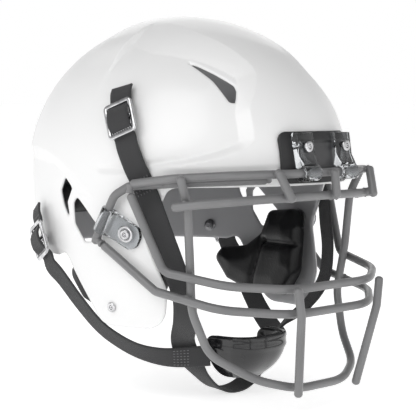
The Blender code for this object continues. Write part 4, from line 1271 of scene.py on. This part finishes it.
def make_stage():
    bm = bmesh.new()
    bmesh.ops.create_grid(bm, x_segments=8, y_segments=8, size=FLOOR_SIZE / 2)
    mesh = bpy.data.meshes.new("floor")
    bm.to_mesh(mesh)
    bm.free()
    material, tree, shader = nodes_of("floor", Roughness=0.9, Emission_Color=(1.0, 1.0, 1.0, 1.0),
                                      Emission_Strength=0.6)
    tree.links.new(ramp(tree, noise(tree, 0.8), 0.93, 0.96), shader.inputs["Base Color"])
    mesh.materials.append(material)
    link("floor", mesh)
    world = bpy.data.worlds.new("studio")
    world.use_nodes = True
    tree = world.node_tree
    background = tree.nodes["Background"]
    source = tree.nodes.new("ShaderNodeTexCoord")
    height = tree.nodes.new("ShaderNodeSeparateXYZ")
    tree.links.new(source.outputs["Generated"], height.inputs["Vector"])
    tree.links.new(ramp(tree, height.outputs["Z"], 1.0, 0.30, 0.12, 0.60), background.inputs["Color"])
    bpy.context.scene.world = world
    bpy.context.scene.view_settings.view_transform = "Standard"


def area_light(name, place, size, power, target=(0.0, 0.0, 0.18)):
    light = bpy.data.lights.new(name, "AREA")
    light.shape = "DISK"
    light.size = size
    light.energy = power
    lamp = link(name, light)
    lamp.location = place
    lamp.rotation_euler = (Vector(target) - Vector(place)).to_track_quat("-Z", "Y").to_euler()


def make_lights():
    area_light("key_light", (-1.9, -0.3, 1.8), 2.4, 26.0)
    area_light("front_light", (-0.4, -2.4, 0.9), 1.6, 3.0)
    area_light("rim_light", (1.3, 1.2, 1.3), 1.4, 4.0)


def make_camera():
    data = bpy.data.cameras.new("camera")
    data.lens = LENS
    data.sensor_width = SENSOR
    camera = link("camera", data)
    camera.location = (np.array(CAMERA_PLACE) + HEAD_FRAME) * MM
    camera.rotation_euler = (math.radians(90 - CAMERA_TILT), 0.0, math.radians(CAMERA_AZIMUTH))
    bpy.context.scene.camera = camera


make_shell()
make_facemask()
make_top_clips()
make_side_clips()
make_fasteners()
make_bumpers()
make_straps()
make_chin_cup()
make_pads()
make_stage()
make_lights()
make_camera()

------------------------------------

(Work to do) Please reproduce the entire listing, exactly as shown.

(Final result)
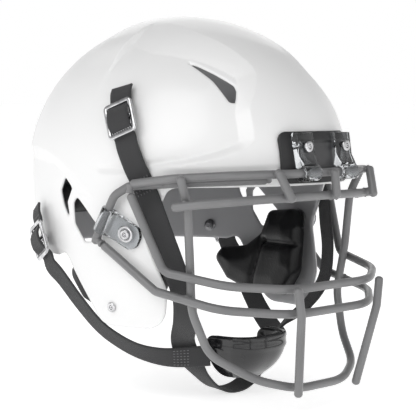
The Blender code for this object continues. Write part 4, from line 1271 of scene.py on. This part finishes it.
def make_stage():
    bm = bmesh.new()
    bmesh.ops.create_grid(bm, x_segments=8, y_segments=8, size=FLOOR_SIZE / 2)
    mesh = bpy.data.meshes.new("floor")
    bm.to_mesh(mesh)
    bm.free()
    material, tree, shader = nodes_of("floor", Roughness=0.9, Emission_Color=(1.0, 1.0, 1.0, 1.0),
                                      Emission_Strength=0.6)
    tree.links.new(ramp(tree, noise(tree, 0.8), 0.93, 0.96), shader.inputs["Base Color"])
    mesh.materials.append(material)
    link("floor", mesh)
    world = bpy.data.worlds.new("studio")
    world.use_nodes = True
    tree = world.node_tree
    background = tree.nodes["Background"]
    source = tree.nodes.new("ShaderNodeTexCoord")
    height = tree.nodes.new("ShaderNodeSeparateXYZ")
    tree.links.new(source.outputs["Generated"], height.inputs["Vector"])
    tree.links.new(ramp(tree, height.outputs["Z"], 1.0, 0.30, 0.12, 0.60), background.inputs["Color"])
    bpy.context.scene.world = world
    bpy.context.scene.view_settings.view_transform = "Standard"


def area_light(name, place, size, power, target=(0.0, 0.0, 0.18)):
    light = bpy.data.lights.new(name, "AREA")
    light.shape = "DISK"
    light.size = size
    light.energy = power
    lamp = link(name, light)
    lamp.location = place
    lamp.rotation_euler = (Vector(target) - Vector(place)).to_track_quat("-Z", "Y").to_euler()


def make_lights():
    area_light("key_light", (-1.9, -0.3, 1.8), 2.4, 26.0)
    area_light("front_light", (-0.4, -2.4, 0.9), 1.6, 3.0)
    area_light("rim_light", (1.3, 1.2, 1.3), 1.4, 4.0)


def make_camera():
    data = bpy.data.cameras.new("camera")
    data.lens = LENS
    data.sensor_width = SENSOR
    camera = link("camera", data)
    camera.location = (np.array(CAMERA_PLACE) + HEAD_FRAME) * MM
    camera.rotation_euler = (math.radians(90 - CAMERA_TILT), 0.0, math.radians(CAMERA_AZIMUTH))
    bpy.context.scene.camera = camera


make_shell()
make_facemask()
make_top_clips()
make_side_clips()
make_fasteners()
make_bumpers()
make_straps()
make_chin_cup()
make_pads()
make_stage()
make_lights()
make_camera()